One of the main requirements for covered companies is to ensure that they conduct human rights due diligence to address any adverse human rights impacts within their “chain of activities.” This is defined as the “activities of a company’s upstream business partners related to the production of goods or the provision of services by the company, including the design, extraction, sourcing, manufacture, transport, storage and supply of raw materials, products or parts of the products and development of the product or the service, and activities of a company’s downstream business partners related to the distribution, transport and storage of the product, where the business partners carry out those activities for the company or on behalf of the company.”
That’s quite a broad definition.
What’s required?
The directive imposes a number of obligations on companies, including requirements to:
- Set a policy. Companies must integrate human rights and environmental due diligence into their corporate policies and risk management systems and have in place a due diligence policy containing a description of the company’s approach to due diligence, a code of conduct for employees and subsidiaries and a description of the processes in place to implement due diligence.
- Identify adverse impacts. Companies must identify, assess and, where necessary, prioritize addressing actual or potential adverse human rights and environmental impacts arising out of their own operations or those of their subsidiaries, and, where related to their value chains, from their established business relationships.
- Prevent or eliminate adverse impacts.
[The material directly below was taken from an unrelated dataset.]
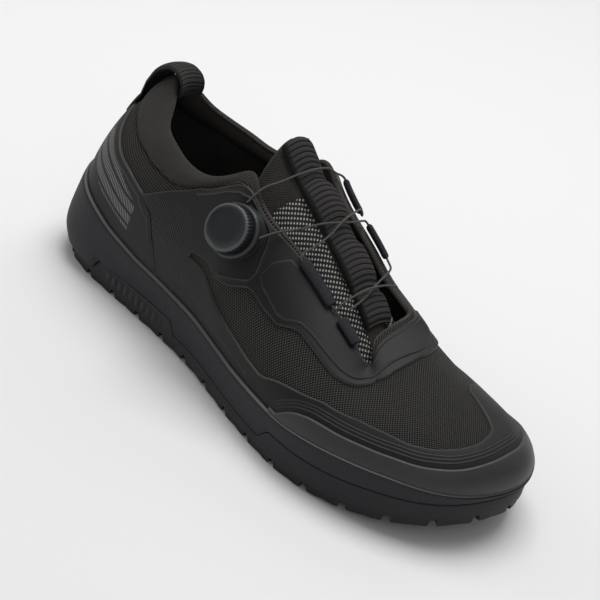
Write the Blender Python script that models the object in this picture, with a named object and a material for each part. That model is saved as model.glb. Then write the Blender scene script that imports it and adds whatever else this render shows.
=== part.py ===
"""Flat-pedal cycling shoe, right foot, closed by a thin lace and a ratchet dial.

The toe points along +X, the inner (medial) side is +Y and up is +Z. The shoe is worked out from the back of the
heel, and at the end everything is moved so that the origin is the bottom centre of the whole shoe.
"""

import math
from collections import namedtuple

import bmesh
import bpy
import numpy as np
from mathutils import Matrix, Vector

# Driving sizes of the last and the sole
LENGTH = 0.300
BALL_WIDTH = 0.110
HEEL_WIDTH = 0.081
HEEL_TAB_HEIGHT = 0.112
COLLAR_HEIGHT = 0.090
INSTEP_HEIGHT = 0.103
VAMP_HEIGHT = 0.066
TONGUE_HEIGHT = 0.121
TOE_SPRING = 0.013
ARCH_RISE = 0.0025
HEEL_BEVEL = 0.0023
HEEL_STACK = 0.024
BALL_STACK = 0.0155
TOE_STACK = 0.0120
HEEL_CUP_HEIGHT = 0.048
HEEL_FLARE = 0.0050
TOE_FLARE = 0.0006

# Walls, layers and clearances
GAP = 0.0003
OVERLAY_GAP = 0.0007
UPPER_WALL = 0.0028
RIM_WALL = 0.0026
WRAP_WALL = 0.0019
OUTSOLE_SLAB = 0.0030
LUG_DEPTH = 0.0034
LUG_DRAFT = 0.0006
LUG_SINK = 0.0006
EDGE_LUG_LENGTH = 0.0180
EDGE_LUG_WIDTH = 0.0115
LUG_GROOVE = 0.0032
LUG_RADIUS = 0.0086
EDGE_LUG_INSET = 0.0006
STRIP_HEIGHT = 0.0078
WRAP_HEIGHT = 0.0150
INSOLE_THICKNESS = 0.0040
RAND_WALL = 0.0014
FILM_WALL = 0.0010
TONGUE_PAD = 0.0042
TONGUE_DROP = 1.12
MEDIAL_REACH = 0.74
OVERLAY_CLEAR = 0.022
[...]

Companies must prevent and minimize potential adverse impacts and bring actual adverse impacts to an end or mitigate their extent. Companies must also provide remediation to actual adverse impacts.
- Engage with stakeholders. Companies must carry out meaningful engagement with stakeholders.
- Establish and maintain a notification mechanism and complaint procedure.
- Monitor and disclose due diligence. Companies must monitor the effectiveness of their due diligence policy and measures. They also need to publicly communicate on due diligence by publishing an annual statement on their website.
- Cooperate with authorities. Companies must designate a legal or natural person as its authorized representative with the necessary powers and resources to cooperate with supervisory authorities.
Consequences of noncompliance
Under the directive, as transposed into local law, there can be steep penalties for noncompliance, including:
- Legal liability. Noncompliant companies can be held civilly liable for damages if their noncompliance caused harm to people or the environment.
- Fines and penalties. Member states must designate and empower authorities to enforce the directive, with the ability to fine up to 5% of a noncompliant company’s global revenue.
- Exclusion from public procurement. Member states may bar noncompliant companies from government contracts.
What’s next?
The first step is to determine if your company is covered. If your company is covered, you will have to take stock of your human rights infrastructure, determine where the gaps lie and take appropriate gap-filling measures.
If you are not covered, you should still determine if you fall within the “chain of activities” of business partners who are covered and conduct the same gap-filling measures. Indeed, any company with EU business relationships or revenue will likely be impacted either directly or indirectly by the directive’s requirements.
These next steps — as well as the subsequent compliance steps — should be handled carefully, with the advice of experienced counsel and considering each company’s unique business activities and geographic reach.
Even companies with no EU connections whatsoever should consider human rights due diligence as part of their obligations under the United Nations Guiding Principles of Business and Human Rights, as well as the growing patchwork of national laws relating to corporate human rights compliance emerging from South Korea to Canada.